User Intuition’s UX research solution is built specifically for this continuous discovery cadence — sprint-speed turnaround, PM-led study design, and a permanent intelligence hub where findings compound.
The 90-Day Scaling Playbook
Transitioning from episodic research to continuous discovery is not a switch you flip. It is a capability you build over 90 days, with each phase adding a layer of maturity.
Weeks 1-4: Foundation
Goal: Run your first three AI-moderated studies and establish the habit.
Week 1: Select your highest-priority open product question. Write a six-to-eight-question interview guide. Set screener criteria for your target participants. Launch the study. Total PM time: 90 minutes.
Week 2: Review findings from Study 1. Present the top three findings in sprint planning. Document the experience — what worked, what you would do differently. Launch Study 2 on a different research question.
Week 3: Review Study 2 findings. Begin building your question library by extracting the strongest questions from both studies. Launch Study 3 — this time, invite a second PM to observe the workflow.
Week 4: Retrospective. Three studies completed, three sets of findings, approximately 60-150 interviews total (depending on sample size). Calculate the actual cost and time investment. Compare against the value of the findings — did any study prevent a wrong bet or validate a product decision? Begin standardizing the study launch template.
At the end of Week 4, the team should have a working understanding of the AI-moderated research workflow, a small question library, and enough evidence to decide whether to continue scaling.
Weeks 5-8: Cadence
Goal: Establish a regular sprint-integrated research rhythm.
Week 5-6: Assign a research question to every sprint. Not every question requires a full study — some can be addressed by re-analyzing prior interview data. But every sprint should have a designated research input, even if it is “review the findings from last month’s churn study in light of this sprint’s priorities.”
Week 7-8: Expand participation. Train two to three PMs on the study launch workflow. Each PM should be able to define a question, write a guide, launch a study, and interpret findings without researcher support. Create a shared Slack channel or Notion page where study summaries post automatically.
At the end of Week 8, the team should be running one to two studies per sprint cycle, with multiple PMs capable of leading research independently.
Weeks 9-12: Intelligence
Goal: Build the compounding knowledge base and connect research to decision systems.

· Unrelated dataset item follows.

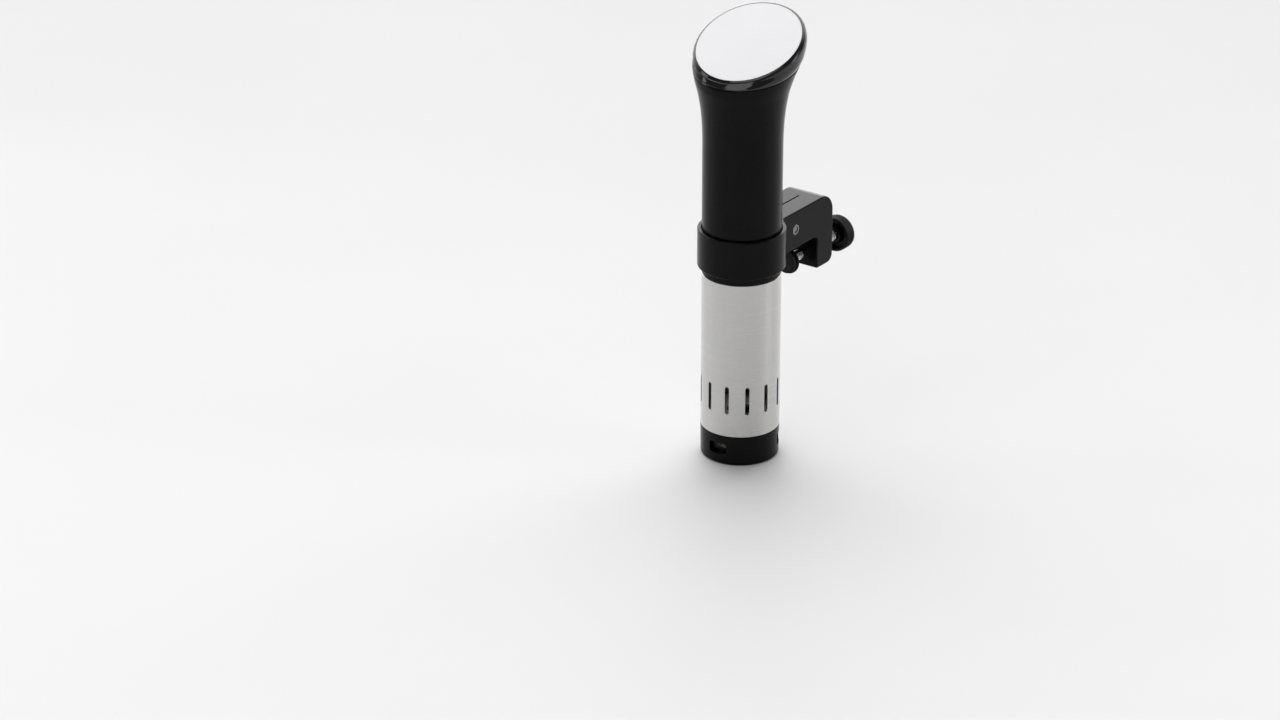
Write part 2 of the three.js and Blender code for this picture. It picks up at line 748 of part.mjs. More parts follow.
const satinBlack = finish(0x1d1e1e, 0.42);
const glossBlack = finish(0x0b0b0c, 0.12);
const lensWhite = finish(0xf1eff3, 0.1);
const steel = finish(0xc9cac8, 0.18, 1);
const plainSteel = finish(0xa8aaac, 0.4, 1);
const brass = finish(0xb8924a, 0.35, 1);
const copper = finish(0xa4572e, 0.4, 1);
const rubber = finish(0x222222, 0.85);
const greyPlastic = finish(0x8d8f90, 0.55);
const boardGreen = finish(0x1f5a35, 0.6);
const aluminium = finish(0xb9bcbe, 0.45, 1);
const magnet = finish(0x3b3d40, 0.6, 0.3);
const blueFilm = finish(0x24406e, 0.4);

function part(name, geometry, material) {
  const mesh = new THREE.Mesh(geometry, material());
  mesh.name = name;
  return mesh;
}

function group(...children) {
  const holder = new THREE.Group();
  holder.add(...children);
  return holder;
}

function wetEnd() {
  return group(
    part("bottom_cap", bottomCap(), satinBlack),
    part("steel_skirt", steelSkirt(), steel),
    part("pump_cover", pumpCover(), greyPlastic),
    part("shaft_bush", bush(62.5, 69.5), brass),
    part("heater_coil", heaterCoil(), steel),
    part("temperature_probe", rod(PROBE_R, 74, TERMINAL_TOP, 0, PROBE_ORBIT_R), steel),
    part("level_probe_low", rod(ELECTRODE_R, 74, TERMINAL_TOP, -18, 7), steel),
    part("level_probe_high", rod(ELECTRODE_R, 100, TERMINAL_TOP, -18, -7), steel),
  );
}

function sealedJoint() {
  return group(
    part("bulkhead", bulkhead(), greyPlastic),
    part("skirt_o_ring", oRing(26.1, 125.2), rubber),
    part("housing_o_ring", oRing(24.8, 144.2), rubber),
    part("shaft_seal", shaftSeal(), rubber),
  );
}

function driveMotor() {
  const motor = group(
    part("motor_plate", motorPlate(), plainSteel),
    part("motor_can", motorCan(), plainSteel),
    part("motor_magnets", magnetRing(), magnet),
    part("motor_end_cap", motorEndCap(), greyPlastic),
    part("motor_bush_lower", bush(MOTOR_BOTTOM, MOTOR_BOTTOM + 3), brass),
    part("motor_bush_upper", bush(MOTOR_TOP - 3.5, END_CAP_TOP - 0.5), brass),
  );
  COLUMN_ANGLES.forEach((degrees, i) => {
    const screw = panScrew(2, 1.2, PLATE_Z + PLATE_T + GAP, PLATE_Z + PLATE_T + 2.2, 157);
    motor.add(part(`plate_screw_${i + 1}`, onOrbit(screw, COLUMN_ORBIT_R, degrees), plainSteel));
  });
  MOTOR_SCREW_Y.forEach((y, i) => {
    const screw = panScrew(2.4, 1.2, PLATE_Z - GAP, PLATE_Z - 2.2, MOTOR_BOTTOM + 3.4);
    motor.add(part(`motor_screw_${i + 1}`, screw.translate(0, y, 0), plainSteel));
  });
  return motor;
}

function rotor() {
  return group(
    part("motor_shaft", disc(SHAFT_R, 157.7, 228, 16), plainSteel),
    part("armature", armature(), copper),
    part("cooling_fan", coolingFan(), satinBlack),
    part("shaft_coupling", shaftCoupling(), brass),
    part("drive_shaft", disc(SHAFT_R, 5.4, 157.3, 16), steel),
    part("impeller", impeller(), greyPlastic),
    part("impeller_nut", cut(hexagon(8, 5.2, 8.6), disc(SHAFT_R + GAP, 0, 10, 16)), steel),
  );
}

function head() {
  const face = group(
    part("display_lens", disc(LENS_R, -LENS_T, 0), lensWhite),
    part("display_gasket", tube(34.4, LENS_R - 0.2, -LENS_T - GAP - GASKET_T, -LENS_T - GAP), rubber),
    part("led_module", ledModule(), greyPlastic),
    part("display_board", displayBoard(), boardGreen),
    part("wireless_module", box([-9, 9], [12, 26], [-12.6, -8]), aluminium),
    part("buzzer", disc(6, -13, -8, FINE).translate(-16, -6, 0), satinBlack),
  );
  face.position.set(0, FACE.shift, FACE.z + FACE.slope * FACE.shift);
  face.rotation.x = faceTilt;
  return group(
    face,
    part("upper_housing", upperHousing(), satinBlack),
    part("head_bezel", headBezel(), glossBlack),
    part("cord_gland", cordGland(), rubber),
  );
}

function electronics() {
  return group(
    part("power_board", powerBoard(), boardGreen),
    part("transformer", transformer(), magnet),
    part("capacitor", capacitor(), blueFilm),
    part("relay", relay(), blueFilm),
    part("triac_heatsink", heatsink(), aluminium),
    part("terminal_block", terminalBlock(), greyPlastic),
  );
}

function clamp() {
  return group(
    part("clamp_liner", clampLiner(), rubber),
    part("clamp_bracket", clampBracket(), satinBlack),
    part("pinch_bolt", pinchBolt(), plainSteel),
    part("pinch_nut", pinchNut(), plainSteel),
    part("thread_insert", threadInsert(), brass),
    part("pressure_pad", pressurePad(), satinBlack),
    part("pad_facing", padFacing(), rubber),
    part("clamp_screw", clampScrew(), steel),
    part("clamp_knob", clampKnob(), satinBlack),
  );
}

const circulator = group(wetEnd(), sealedJoint(), driveMotor(), rotor(), head(), electronics(), clamp());
circulator.name = "sous_vide_circulator";

export default circulator;
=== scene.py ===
"""The looks of the sous vide circulator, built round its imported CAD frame.

Outlines are in millimetres in the object's own frame, and make_mesh turns them into metres.
"""

import json
import math

import bmesh
import bpy
from mathutils import Matrix, Vector


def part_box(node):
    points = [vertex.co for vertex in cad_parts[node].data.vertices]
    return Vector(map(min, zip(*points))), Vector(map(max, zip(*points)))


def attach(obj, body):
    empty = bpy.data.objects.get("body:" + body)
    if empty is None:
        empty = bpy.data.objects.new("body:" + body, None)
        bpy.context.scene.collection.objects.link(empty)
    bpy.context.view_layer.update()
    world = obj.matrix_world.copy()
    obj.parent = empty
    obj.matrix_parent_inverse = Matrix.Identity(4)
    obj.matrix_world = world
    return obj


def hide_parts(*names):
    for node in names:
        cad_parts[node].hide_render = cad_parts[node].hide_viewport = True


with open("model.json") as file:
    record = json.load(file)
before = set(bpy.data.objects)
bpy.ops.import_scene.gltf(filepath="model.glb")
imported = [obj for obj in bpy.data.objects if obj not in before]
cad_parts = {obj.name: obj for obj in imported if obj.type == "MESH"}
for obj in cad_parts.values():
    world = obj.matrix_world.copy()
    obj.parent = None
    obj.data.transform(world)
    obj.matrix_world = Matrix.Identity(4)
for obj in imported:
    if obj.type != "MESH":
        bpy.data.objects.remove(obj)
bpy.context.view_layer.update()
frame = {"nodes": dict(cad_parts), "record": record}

MM = 0.001
ROUND = 144  # facets round the body
FINE = 64  # facets round a bolt
COARSE = 32  # facets round a hole
GAP = 0.3  # free gap between neighbouring pieces


def corners(node):
    """A CAD node's lowest and highest corners, in millimetres."""
    low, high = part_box(node)
    return low / MM, high / MM


# Places read from the frame
RING_TOP = corners("clamp_bracket")[1].z
LEG_FOOT = corners("clamp_bracket")[0].z
LEG_OUTER_Y = corners("clamp_bracket")[1].y
SKIRT_BOTTOM, SKIRT_TOP = corners("steel_skirt")[0].z, corners("steel_skirt")[1].z
BODY_R = corners("steel_skirt")[1].y
HOUSING_BOTTOM = corners("upper_housing")[0].z
CAP_TOP = SKIRT_BOTTOM - GAP
SCREW_Z = (corners("clamp_screw")[0].z + corners("clamp_screw")[1].z) / 2
SCREW_Y = (corners("clamp_screw")[0].y, corners("clamp_screw")[1].y)
KNOB_Y = (corners("clamp_knob")[0].y, corners("clamp_knob")[1].y)
PAD_Y = (corners("pad_facing")[0].y, corners("pressure_pad")[1].y)
INSERT_Y = (corners("thread_insert")[0].y, corners("thread_insert")[1].y)
GLAND_Y = (corners("cord_gland")[0].y, corners("cord_gland")[1].y)
GLAND_Z = (corners("cord_gland")[0].z + corners("cord_gland")[1].z) / 2
PINCH_Y = (corners("pinch_nut")[0].y + corners("pinch_nut")[1].y) / 2
PINCH_Z = (corners("pinch_nut")[0].z + corners("pinch_nut")[1].z) / 2
NUT_X = (corners("pinch_nut")[0].x, corners("pinch_nut")[1].x)
BOLT_X = (corners("pinch_bolt")[0].x, corners("pinch_bolt")[1].x)

# Driving dimensions that the frame's boxes don't give
HOUSING_WALL = 2.2
FLARE_START = RING_TOP + 58
FLARE_LENGTH = 51
FLARE_GAIN = 5.8
FLARE_POWER = 2.6
LENS_R = 37.4
LENS_T = 2.2
WINDOW_R = 34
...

Week 9-10: Audit the findings from the first eight weeks. Identify cross-study patterns — themes that appeared in multiple studies across different research questions. These patterns are the early signals of your compounding intelligence: the insights that only emerge when you have enough data points to see across individual studies.
Week 11-12: Integrate research into decision infrastructure. Add a “research evidence” field to your product brief template. Create a standing agenda item in quarterly planning where the cumulative research findings are reviewed at the portfolio level, not just the sprint level. Identify the three to five research questions that deserve permanent monitoring — churn drivers, activation barriers, expansion triggers — and set them up as recurring studies.
At the end of Week 12, research is no longer a project. It is a system. The team has a growing intelligence base, a standardized workflow, multiple trained operators, and a direct connection between research findings and product decisions.
The Compounding Advantage: Intelligence Hub for SaaS
The final layer of research at scale is not about running more interviews. It is about making every interview permanently useful.
Most research is disposable. The findings are consumed in the sprint where they were produced and then forgotten. Six months later, a new PM asks the same question, runs a new study, and produces findings that overlap with the previous round. The organization pays twice for the same intelligence and loses the longitudinal perspective that would have made the second round dramatically more valuable.
An intelligence hub changes this equation. Every interview is transcribed, indexed, and permanently searchable. Every finding is traceable to verbatim quotes from specific participants. When a PM searches for “onboarding friction” in the intelligence hub, they find not just this sprint’s study but every study that has touched onboarding over the past 12 months — the evolving pattern, the interventions that were tried, the segments where friction persists.
For software and SaaS companies specifically, the intelligence hub creates three capabilities that episodic research cannot match:
Cross-study pattern recognition. A churn study reveals that enterprise customers mention “lack of executive reporting” as a frustration. An activation study from three months earlier shows that enterprise users who do not reach the executive dashboard within 14 days have 3x higher churn risk. A competitive study from six months earlier shows that the top competitor’s primary messaging targets “executive visibility.” These are three studies, run at different times, for different purposes, that together tell a coherent story about a strategic gap. Without a hub that connects them, each study is an isolated data point. With it, they form a strategic thesis.
Institutional memory. People leave. Teams reorganize. Priorities shift. The intelligence hub survives all of it. When a new head of product joins the company, they do not start from zero — they inherit a searchable record of every conversation the company has had with its users. That institutional memory is a competitive asset that compounds over time and cannot be replicated by a competitor running a one-time research sprint.
Evidence-traced decisions. Every product decision can be linked back to specific user evidence. “We prioritized the executive dashboard redesign because 34 of 87 enterprise churn interviews cited lack of executive visibility, the activation data shows a 3x churn correlation, and the competitive analysis confirms this is the primary positioning gap.” That level of evidence tracing changes the quality of product debates from opinion contests to evidence-informed discussions.
The platform is designed to make this compounding intelligence practical — not as a future vision, but as the default operating mode for teams running continuous discovery. Every interview feeds the hub. Every study makes the next one sharper. Every quarter of continuous research creates a knowledge advantage that deepens, rather than resets.
Research at scale is not about doing more of the same research faster. It is about building a system where every conversation with a user makes the organization permanently smarter. The 90-day playbook gets you started. The compounding advantage is what makes it irreversible.